Richard Bernstein of the New York Times wrote in his review that the author was an "intelligent and morally aware" writer whose work gives the bare statistics of the genocide "far greater psychological force" with its "wrenchingly particular" first-hand account.

An unnamed review on the website Publishing Weekly called it "skillfully constructed", saying it "stands as an eyewitness history of the period, because as a child Ung was so aware of her surroundings, and because as an adult writer she adds details to clarify the family's moves and separations... this powerful account is a triumph".

== Film adaptation ==

The book has been adapted into a movie that was produced and directed by Angelina Jolie. The film premiered on February 18, 2017 in Siem Reap, Cambodia.
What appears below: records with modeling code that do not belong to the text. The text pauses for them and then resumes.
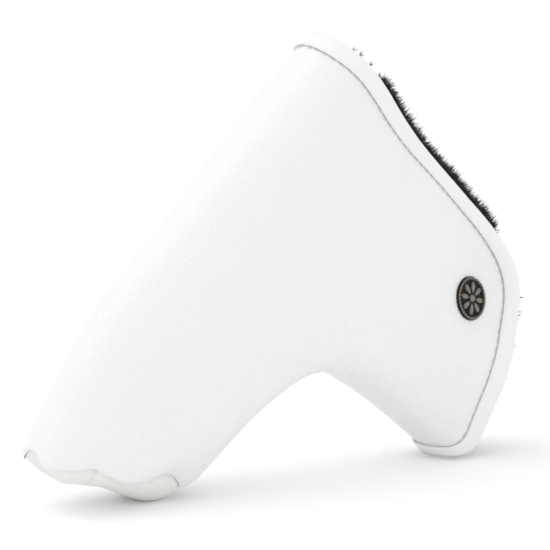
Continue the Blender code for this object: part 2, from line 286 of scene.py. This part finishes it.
def running_uv(grid):
    """UVs in millimetres: distance around each ring, and distance along each column."""
    around = np.linalg.norm(np.diff(grid, axis=1), axis=-1)
    onward = np.linalg.norm(np.diff(grid, axis=0), axis=-1)
    u = np.concatenate([np.zeros((grid.shape[0], 1)), np.cumsum(around, axis=1)], axis=1)
    v = np.concatenate([np.zeros((1, grid.shape[1])), np.cumsum(onward, axis=0)], axis=0)
    return np.stack([u, v], -1)


def shell(name, outer, inner, normals, far, uv_shift=0.0):
    """Closed shell between an outer and an inner grid of a near half, mirrored for the far one."""
    rows, columns = outer.shape[:2]
    count = rows * columns
    uv = running_uv(outer).reshape(-1, 2) + uv_shift
    points = np.vstack([outer.reshape(-1, 3), inner.reshape(-1, 3)])
    flat = normals.reshape(-1, 3)
    normal_list = np.vstack([flat, -flat])
    faces = grid_faces(rows, columns, 0, far) + grid_faces(rows, columns, count, not far)
    border = [j for j in range(columns)]
    border += [i * columns + columns - 1 for i in range(1, rows)]
    border += [(rows - 1) * columns + j for j in range(columns - 2, -1, -1)]
    border += [i * columns for i in range(rows - 2, 0, -1)]
    for a, b in zip(border, border[1:] + border[:1]):
        face = (b, a, a + count, b + count)
        faces.append(face[::-1] if far else face)
    if far:
        points = mirror_far(points)
        normal_list = mirror_far(normal_list)
    return make_mesh(name, points, faces, np.vstack([uv, uv]), normal_list)


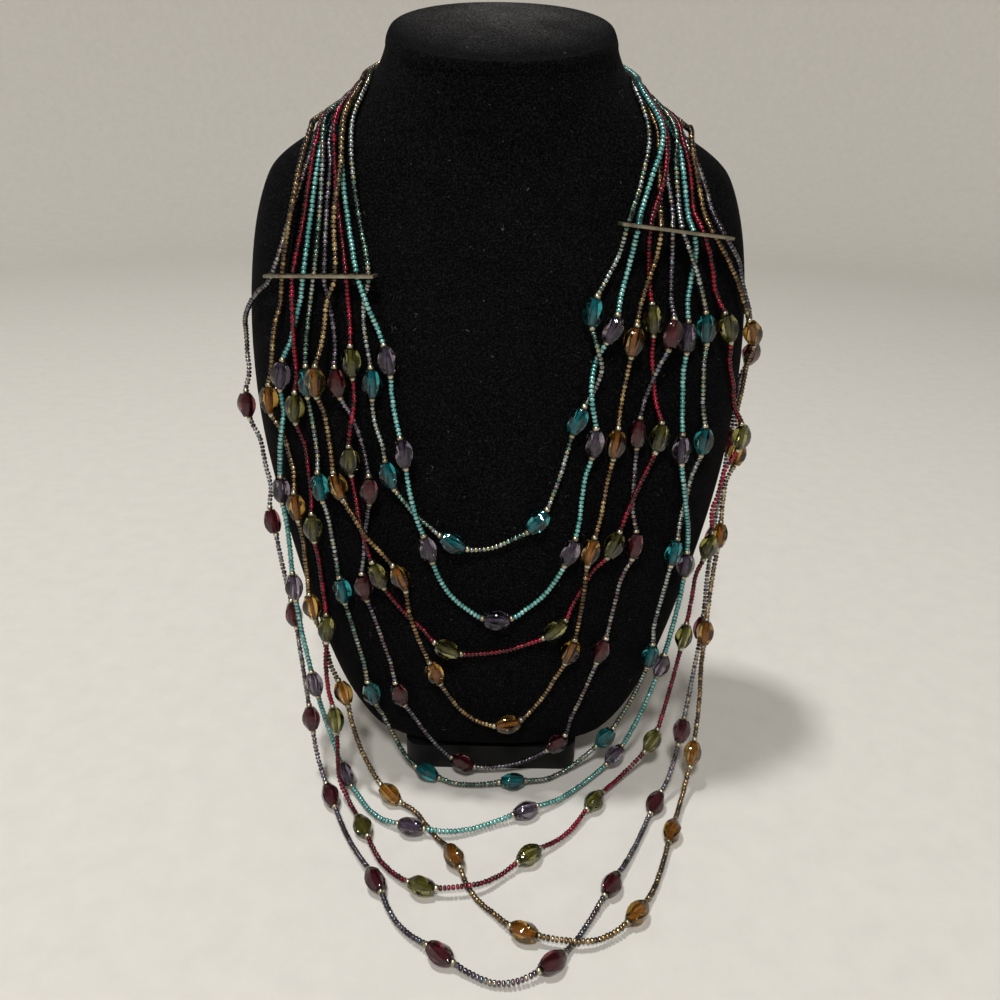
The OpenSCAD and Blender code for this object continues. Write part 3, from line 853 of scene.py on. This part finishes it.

"The heart of it is Loung's story", Jolie states on the film. "It's the story of a war through the eyes of a child, but it is also the story of a country". To construct an accurate portrait of the genocide and war, Jolie used only Cambodian actors who speak their native language, Khmer. She gathered hundreds of survivors and their children to re-create their stories. The movie was filmed in Cambodia.